[start of MATERIAL PROVIDED]

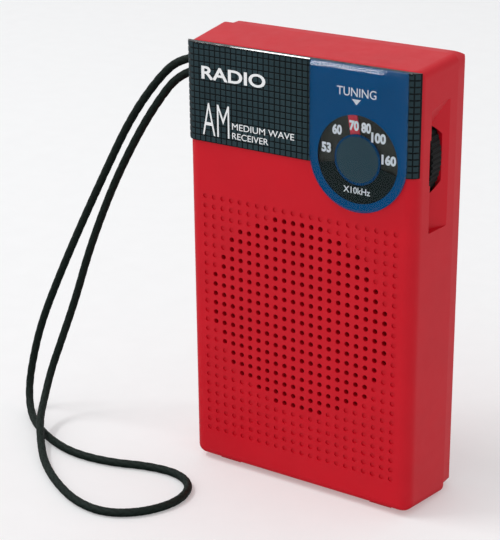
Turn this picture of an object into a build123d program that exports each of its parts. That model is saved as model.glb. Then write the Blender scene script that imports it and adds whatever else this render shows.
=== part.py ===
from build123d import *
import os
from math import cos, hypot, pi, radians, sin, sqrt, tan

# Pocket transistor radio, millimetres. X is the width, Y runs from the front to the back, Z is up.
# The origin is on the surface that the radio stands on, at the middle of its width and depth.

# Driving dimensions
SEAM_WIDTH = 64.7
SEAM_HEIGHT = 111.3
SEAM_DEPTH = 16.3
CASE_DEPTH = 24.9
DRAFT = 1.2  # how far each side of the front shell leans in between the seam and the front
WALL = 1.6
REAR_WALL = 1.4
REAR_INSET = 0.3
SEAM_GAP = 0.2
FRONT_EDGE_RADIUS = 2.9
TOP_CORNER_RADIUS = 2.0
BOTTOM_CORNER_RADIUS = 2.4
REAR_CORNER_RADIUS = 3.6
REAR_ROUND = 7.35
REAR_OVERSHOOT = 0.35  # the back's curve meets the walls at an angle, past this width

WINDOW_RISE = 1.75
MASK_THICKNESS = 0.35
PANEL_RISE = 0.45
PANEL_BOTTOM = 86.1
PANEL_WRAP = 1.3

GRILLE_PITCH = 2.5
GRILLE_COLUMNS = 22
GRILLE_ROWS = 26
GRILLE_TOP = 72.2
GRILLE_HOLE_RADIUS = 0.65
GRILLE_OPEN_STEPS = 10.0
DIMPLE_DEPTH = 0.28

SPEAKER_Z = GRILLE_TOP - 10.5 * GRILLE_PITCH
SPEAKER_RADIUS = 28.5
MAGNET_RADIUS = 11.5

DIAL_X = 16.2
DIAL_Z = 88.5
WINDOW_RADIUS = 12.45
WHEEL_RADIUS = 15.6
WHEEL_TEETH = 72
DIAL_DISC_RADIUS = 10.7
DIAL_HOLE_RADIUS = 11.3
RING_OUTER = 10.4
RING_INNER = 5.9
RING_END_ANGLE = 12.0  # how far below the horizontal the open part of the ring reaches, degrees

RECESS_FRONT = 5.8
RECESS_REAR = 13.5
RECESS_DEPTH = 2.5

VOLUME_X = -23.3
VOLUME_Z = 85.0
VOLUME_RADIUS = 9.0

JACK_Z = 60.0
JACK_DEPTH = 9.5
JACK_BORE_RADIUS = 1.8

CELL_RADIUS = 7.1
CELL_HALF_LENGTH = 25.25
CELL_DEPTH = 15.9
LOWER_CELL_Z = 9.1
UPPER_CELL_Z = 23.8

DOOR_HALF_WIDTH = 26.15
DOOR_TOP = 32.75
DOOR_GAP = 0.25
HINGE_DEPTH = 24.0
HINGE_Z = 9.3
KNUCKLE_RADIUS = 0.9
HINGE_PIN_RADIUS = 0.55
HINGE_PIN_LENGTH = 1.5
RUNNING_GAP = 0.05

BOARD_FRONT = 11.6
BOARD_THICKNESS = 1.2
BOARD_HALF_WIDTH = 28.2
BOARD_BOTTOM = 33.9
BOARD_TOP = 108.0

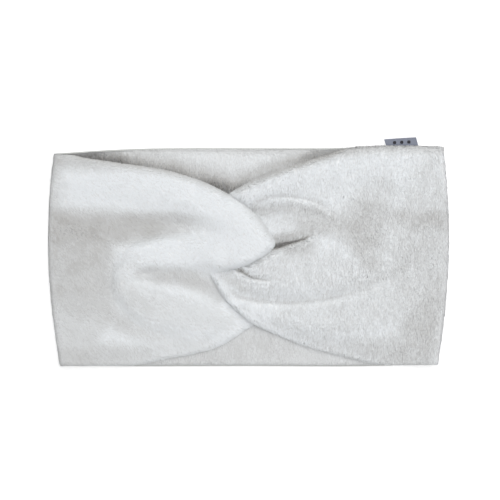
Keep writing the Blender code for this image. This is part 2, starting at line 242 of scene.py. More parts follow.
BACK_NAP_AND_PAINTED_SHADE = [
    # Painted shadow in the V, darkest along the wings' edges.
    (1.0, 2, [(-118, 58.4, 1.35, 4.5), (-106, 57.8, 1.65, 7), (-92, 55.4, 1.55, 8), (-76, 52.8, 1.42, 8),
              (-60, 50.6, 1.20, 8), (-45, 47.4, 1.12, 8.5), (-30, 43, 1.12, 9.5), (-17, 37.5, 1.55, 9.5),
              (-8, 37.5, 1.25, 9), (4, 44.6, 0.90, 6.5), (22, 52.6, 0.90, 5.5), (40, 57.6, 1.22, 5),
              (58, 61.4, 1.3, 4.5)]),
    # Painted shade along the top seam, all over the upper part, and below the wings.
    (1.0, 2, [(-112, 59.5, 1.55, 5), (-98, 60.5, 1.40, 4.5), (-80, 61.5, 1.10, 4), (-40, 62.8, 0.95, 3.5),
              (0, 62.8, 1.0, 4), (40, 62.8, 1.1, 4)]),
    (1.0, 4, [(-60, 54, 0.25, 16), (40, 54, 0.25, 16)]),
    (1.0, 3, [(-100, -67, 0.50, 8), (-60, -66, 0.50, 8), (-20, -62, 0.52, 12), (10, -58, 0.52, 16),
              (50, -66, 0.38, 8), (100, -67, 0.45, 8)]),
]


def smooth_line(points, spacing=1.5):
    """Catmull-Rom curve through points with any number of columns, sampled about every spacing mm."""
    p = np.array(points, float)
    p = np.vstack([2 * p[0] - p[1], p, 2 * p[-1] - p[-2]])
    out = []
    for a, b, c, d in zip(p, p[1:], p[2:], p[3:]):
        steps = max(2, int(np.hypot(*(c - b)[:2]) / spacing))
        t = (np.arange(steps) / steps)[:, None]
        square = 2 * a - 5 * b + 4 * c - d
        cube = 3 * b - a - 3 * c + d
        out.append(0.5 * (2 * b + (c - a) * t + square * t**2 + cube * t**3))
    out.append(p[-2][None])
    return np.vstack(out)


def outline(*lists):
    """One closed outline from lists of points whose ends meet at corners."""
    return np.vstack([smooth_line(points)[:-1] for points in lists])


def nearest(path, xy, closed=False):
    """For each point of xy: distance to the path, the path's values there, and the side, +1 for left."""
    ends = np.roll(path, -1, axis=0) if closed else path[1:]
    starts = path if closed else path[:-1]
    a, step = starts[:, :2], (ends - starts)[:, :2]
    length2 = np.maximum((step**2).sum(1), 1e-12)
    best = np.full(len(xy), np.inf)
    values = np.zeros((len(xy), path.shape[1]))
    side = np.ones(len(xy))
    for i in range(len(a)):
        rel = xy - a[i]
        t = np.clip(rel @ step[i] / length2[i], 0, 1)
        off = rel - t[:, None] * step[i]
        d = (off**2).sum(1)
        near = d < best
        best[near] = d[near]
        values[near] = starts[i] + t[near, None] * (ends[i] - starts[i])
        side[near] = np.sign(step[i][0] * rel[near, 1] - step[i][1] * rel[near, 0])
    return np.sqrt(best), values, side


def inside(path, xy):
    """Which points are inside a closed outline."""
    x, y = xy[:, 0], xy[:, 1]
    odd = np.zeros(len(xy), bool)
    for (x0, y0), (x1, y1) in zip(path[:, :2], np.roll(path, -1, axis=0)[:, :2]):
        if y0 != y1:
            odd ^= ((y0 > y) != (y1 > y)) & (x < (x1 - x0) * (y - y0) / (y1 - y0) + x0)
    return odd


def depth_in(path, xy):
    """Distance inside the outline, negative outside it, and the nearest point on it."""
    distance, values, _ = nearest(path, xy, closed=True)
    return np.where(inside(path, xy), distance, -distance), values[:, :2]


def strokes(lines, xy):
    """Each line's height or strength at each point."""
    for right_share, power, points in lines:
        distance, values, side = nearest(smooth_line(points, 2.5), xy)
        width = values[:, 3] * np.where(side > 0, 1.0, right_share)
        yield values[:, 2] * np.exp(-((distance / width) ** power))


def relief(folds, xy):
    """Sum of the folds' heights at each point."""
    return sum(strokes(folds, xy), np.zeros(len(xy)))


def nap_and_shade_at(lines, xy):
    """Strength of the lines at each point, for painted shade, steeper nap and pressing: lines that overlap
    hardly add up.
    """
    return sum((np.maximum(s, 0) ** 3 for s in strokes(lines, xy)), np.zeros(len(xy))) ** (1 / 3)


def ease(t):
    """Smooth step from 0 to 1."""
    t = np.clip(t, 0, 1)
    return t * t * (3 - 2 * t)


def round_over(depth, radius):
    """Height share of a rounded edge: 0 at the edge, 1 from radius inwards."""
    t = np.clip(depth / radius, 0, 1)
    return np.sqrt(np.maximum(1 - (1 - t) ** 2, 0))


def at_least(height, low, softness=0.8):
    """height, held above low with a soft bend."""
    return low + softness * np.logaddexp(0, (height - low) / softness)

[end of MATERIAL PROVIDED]

◆ WHAT YOU WILL DO:
Extract exactly the leading lines of the data, stopping at and including the line with "# The origin".

◆ REPLY:
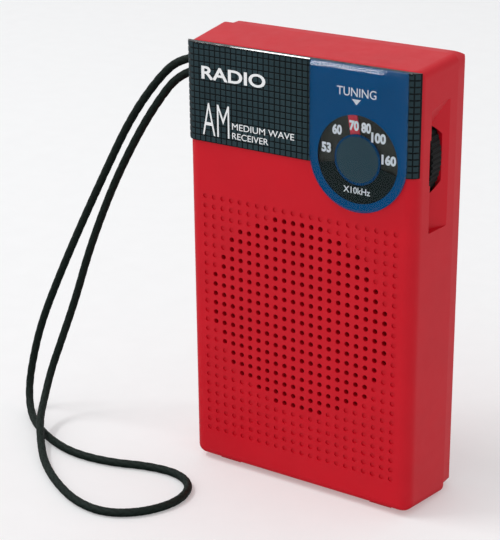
Turn this picture of an object into a build123d program that exports each of its parts. That model is saved as model.glb. Then write the Blender scene script that imports it and adds whatever else this render shows.
=== part.py ===
from build123d import *
import os
from math import cos, hypot, pi, radians, sin, sqrt, tan

# Pocket transistor radio, millimetres. X is the width, Y runs from the front to the back, Z is up.
# The origin is on the surface that the radio stands on, at the middle of its width and depth.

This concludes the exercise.